-- Brief --
Copy out all the entries word for word.

==== Provided records

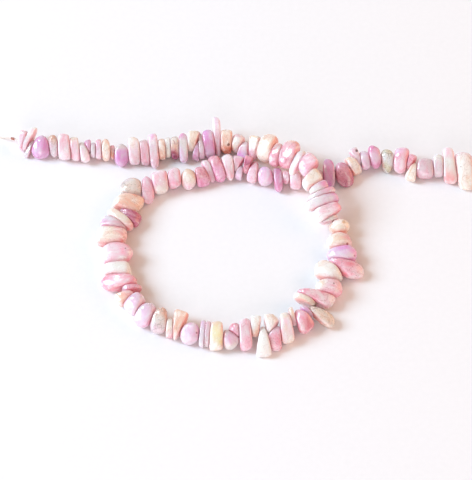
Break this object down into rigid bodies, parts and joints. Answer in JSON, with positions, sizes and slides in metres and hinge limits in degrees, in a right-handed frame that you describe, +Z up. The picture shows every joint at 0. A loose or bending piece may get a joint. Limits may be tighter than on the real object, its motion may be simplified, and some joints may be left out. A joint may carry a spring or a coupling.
{
  "type": "kunzite chip bead strand",
  "caption": "Strand of small tumbled and drilled kunzite chips in pink, lilac, cream and peach on a thin knotted thread, laid flat in a loop that crosses over itself.",
  "frame": {"origin": "centre of the strand's bounding box, at the height of the table that it lies on", "axes": "+X to the right along the strand's longest reach, +Y away from the viewer, +Z up from the table"},
  "size_m": [0.1901, 0.0862, 0.0101],
  "materials": {
    "kunzite_blush": "tumbled polish, milky pale pink",
    "kunzite_pink": "tumbled polish, milky pink",
    "kunzite_rose": "tumbled polish, milky rose with fine veins",
    "kunzite_ruby": "tumbled polish, deep rose and half clear",
    "kunzite_white": "tumbled polish, milky pinkish white",
    "kunzite_cream": "tumbled polish, milky cream",
    "kunzite_peach": "tumbled polish, peach from iron stain",
    "kunzite_orchid": "tumbled polish, clear orchid pink",
    "kunzite_lilac": "tumbled polish, half clear lilac",
    "kunzite_mauve": "tumbled polish, half clear mauve",
    "kunzite_smoke": "tumbled polish, clear greenish grey",
    "kunzite_grey": "tumbled polish, speckled clear grey",
    "cotton_thread": "fine twisted thread, matt"
  },
  "bodies": {
    "root": {"chips_001_to_003": "kunzite_blush", "chip_004_orchid": "kunzite_orchid", "chips_005_to_006": "kunzite_grey", "chips_007_to_013": "kunzite_blush", "chip_014_orchid": "kunzite_orchid", "chip_015_blush": "kunzite_blush", "chips_016_to_017": "kunzite_pink", "chips_018_to_021": "kunzite_cream", "chips_022_to_024": "kunzite_cream", "chip_025_orchid": "kunzite_orchid", "chip_026_mauve": "kunzite_mauve", "chip_027_peach": "kunzite_peach", "chips_028_to_030": "kunzite_blush", "chip_031_cream": "kunzite_cream", "chips_032_to_033": "kunzite_rose", "chips_034_to_035": "kunzite_white", "chip_036_cream": "kunzite_cream", "chips_037_to_039": "kunzite_white", "chips_040_to_042": "kunzite_cream", "chip_043_peach": "kunzite_peach", "chip_044_lilac": "kunzite_lilac", "chip_045_rose": "kunzite_rose", "chip_046_white": "kunzite_white", "chip_047_peach": "kunzite_peach", "chip_048_rose": "kunzite_rose", "chip_049_cream": "kunzite_cream", "chip_050_grey": "kunzite_grey", "chips_051_to_052": "kunzite_mauve", "chips_053_to_056": "kunzite_blush", "chip_057_white": "kunzite_white", "chips_058_to_059": "kunzite_cream", "chips_060_to_061": "kunzite_rose", "chips_062_to_064": "kunzite_cream", "chip_065_lilac": "kunzite_lilac", "chips_066_to_067": "kunzite_peach", "chips_068_to_069": "kunzite_grey", "chip_070_lilac": "kunzite_lilac", "chips_071_to_072": "kunzite_peach", "chip_073_pink": "kunzite_pink", "chip_074_white": "kunzite_white", "chip_075_blush": "kunzite_blush", "chip_076_cream": "kunzite_cream", "chips_077_to_078": "kunzite_lilac", "chip_079_ruby": "kunzite_ruby", "chip_080_peach": "kunzite_peach", "chips_081_to_082": "kunzite_grey", "chips_083_to_085": "kunzite_blush", "chips_086_to_088": "kunzite_rose", "chips_089_to_092": "kunzite_white", "chips_093_to_094": "kunzite_pink", "chip_095_mauve": "kunzite_mauve", "chips_096_to_100": "kunzite_peach", "chip_101_mauve": "kunzite_mauve", "chip_102_ruby": "kunzite_ruby", "chips_103_to_106": "kunzite_cream", "chips_107_to_108": "kunzite_smoke", "chips_109_to_112": "kunzite_rose", "chips_113_to_115": "kunzite_white", "chips_116_to_123": "kunzite_cream", "thread": "cotton_thread"}
  },
  "joints": []
}
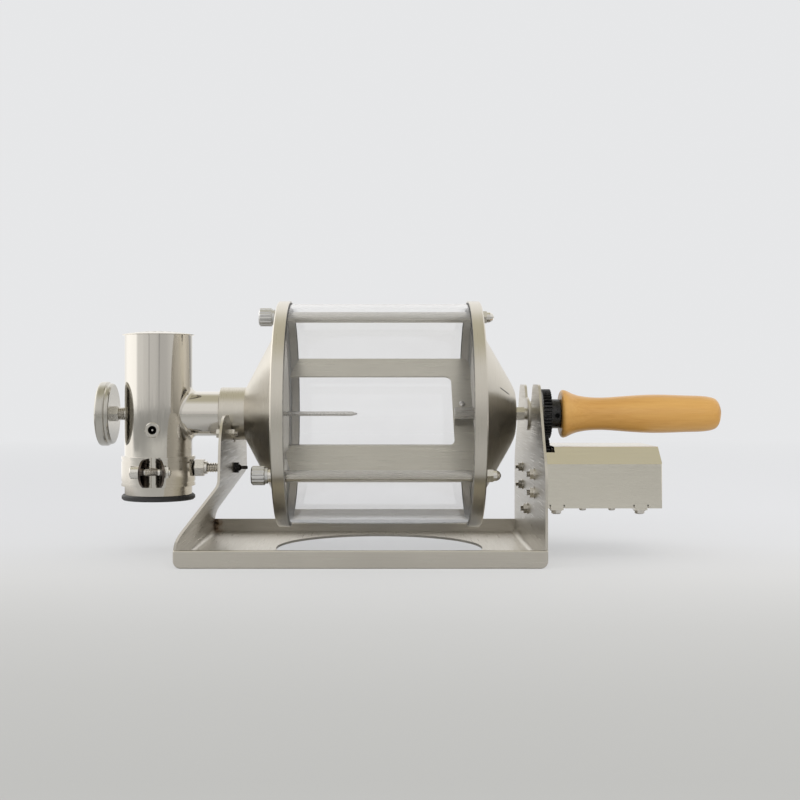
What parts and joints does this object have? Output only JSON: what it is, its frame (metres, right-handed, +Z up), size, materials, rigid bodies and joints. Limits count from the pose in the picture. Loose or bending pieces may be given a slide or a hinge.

========

-- Response to this exercise --
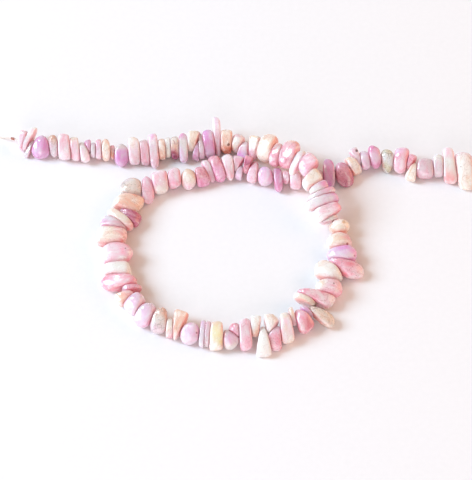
Break this object down into rigid bodies, parts and joints. Answer in JSON, with positions, sizes and slides in metres and hinge limits in degrees, in a right-handed frame that you describe, +Z up. The picture shows every joint at 0. A loose or bending piece may get a joint. Limits may be tighter than on the real object, its motion may be simplified, and some joints may be left out. A joint may carry a spring or a coupling.
{
  "type": "kunzite chip bead strand",
  "caption": "Strand of small tumbled and drilled kunzite chips in pink, lilac, cream and peach on a thin knotted thread, laid flat in a loop that crosses over itself.",
  "frame": {"origin": "centre of the strand's bounding box, at the height of the table that it lies on", "axes": "+X to the right along the strand's longest reach, +Y away from the viewer, +Z up from the table"},
  "size_m": [0.1901, 0.0862, 0.0101],
  "materials": {
    "kunzite_blush": "tumbled polish, milky pale pink",
    "kunzite_pink": "tumbled polish, milky pink",
    "kunzite_rose": "tumbled polish, milky rose with fine veins",
    "kunzite_ruby": "tumbled polish, deep rose and half clear",
    "kunzite_white": "tumbled polish, milky pinkish white",
    "kunzite_cream": "tumbled polish, milky cream",
    "kunzite_peach": "tumbled polish, peach from iron stain",
    "kunzite_orchid": "tumbled polish, clear orchid pink",
    "kunzite_lilac": "tumbled polish, half clear lilac",
    "kunzite_mauve": "tumbled polish, half clear mauve",
    "kunzite_smoke": "tumbled polish, clear greenish grey",
    "kunzite_grey": "tumbled polish, speckled clear grey",
    "cotton_thread": "fine twisted thread, matt"
  },
  "bodies": {
    "root": {"chips_001_to_003": "kunzite_blush", "chip_004_orchid": "kunzite_orchid", "chips_005_to_006": "kunzite_grey", "chips_007_to_013": "kunzite_blush", "chip_014_orchid": "kunzite_orchid", "chip_015_blush": "kunzite_blush", "chips_016_to_017": "kunzite_pink", "chips_018_to_021": "kunzite_cream", "chips_022_to_024": "kunzite_cream", "chip_025_orchid": "kunzite_orchid", "chip_026_mauve": "kunzite_mauve", "chip_027_peach": "kunzite_peach", "chips_028_to_030": "kunzite_blush", "chip_031_cream": "kunzite_cream", "chips_032_to_033": "kunzite_rose", "chips_034_to_035": "kunzite_white", "chip_036_cream": "kunzite_cream", "chips_037_to_039": "kunzite_white", "chips_040_to_042": "kunzite_cream", "chip_043_peach": "kunzite_peach", "chip_044_lilac": "kunzite_lilac", "chip_045_rose": "kunzite_rose", "chip_046_white": "kunzite_white", "chip_047_peach": "kunzite_peach", "chip_048_rose": "kunzite_rose", "chip_049_cream": "kunzite_cream", "chip_050_grey": "kunzite_grey", "chips_051_to_052": "kunzite_mauve", "chips_053_to_056": "kunzite_blush", "chip_057_white": "kunzite_white", "chips_058_to_059": "kunzite_cream", "chips_060_to_061": "kunzite_rose", "chips_062_to_064": "kunzite_cream", "chip_065_lilac": "kunzite_lilac", "chips_066_to_067": "kunzite_peach", "chips_068_to_069": "kunzite_grey", "chip_070_lilac": "kunzite_lilac", "chips_071_to_072": "kunzite_peach", "chip_073_pink": "kunzite_pink", "chip_074_white": "kunzite_white", "chip_075_blush": "kunzite_blush", "chip_076_cream": "kunzite_cream", "chips_077_to_078": "kunzite_lilac", "chip_079_ruby": "kunzite_ruby", "chip_080_peach": "kunzite_peach", "chips_081_to_082": "kunzite_grey", "chips_083_to_085": "kunzite_blush", "chips_086_to_088": "kunzite_rose", "chips_089_to_092": "kunzite_white", "chips_093_to_094": "kunzite_pink", "chip_095_mauve": "kunzite_mauve", "chips_096_to_100": "kunzite_peach", "chip_101_mauve": "kunzite_mauve", "chip_102_ruby": "kunzite_ruby", "chips_103_to_106": "kunzite_cream", "chips_107_to_108": "kunzite_smoke", "chips_109_to_112": "kunzite_rose", "chips_113_to_115": "kunzite_white", "chips_116_to_123": "kunzite_cream", "thread": "cotton_thread"}
  },
  "joints": []
}
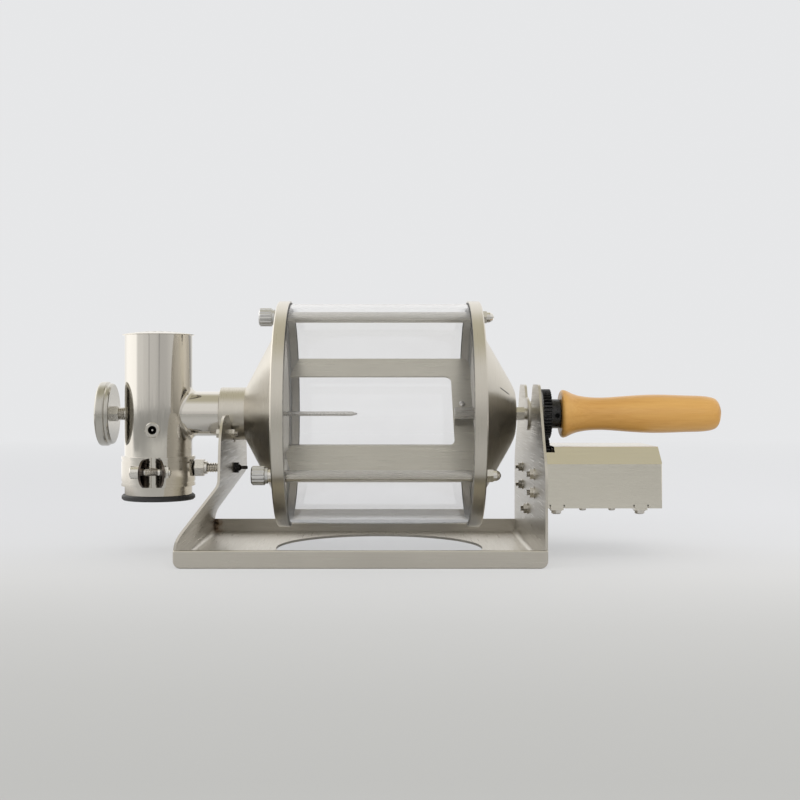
What parts and joints does this object have? Output only JSON: what it is, its frame (metres, right-handed, +Z up), size, materials, rigid bodies and joints. Limits count from the pose in the picture. Loose or bending pieces may be given a slide or a hinge.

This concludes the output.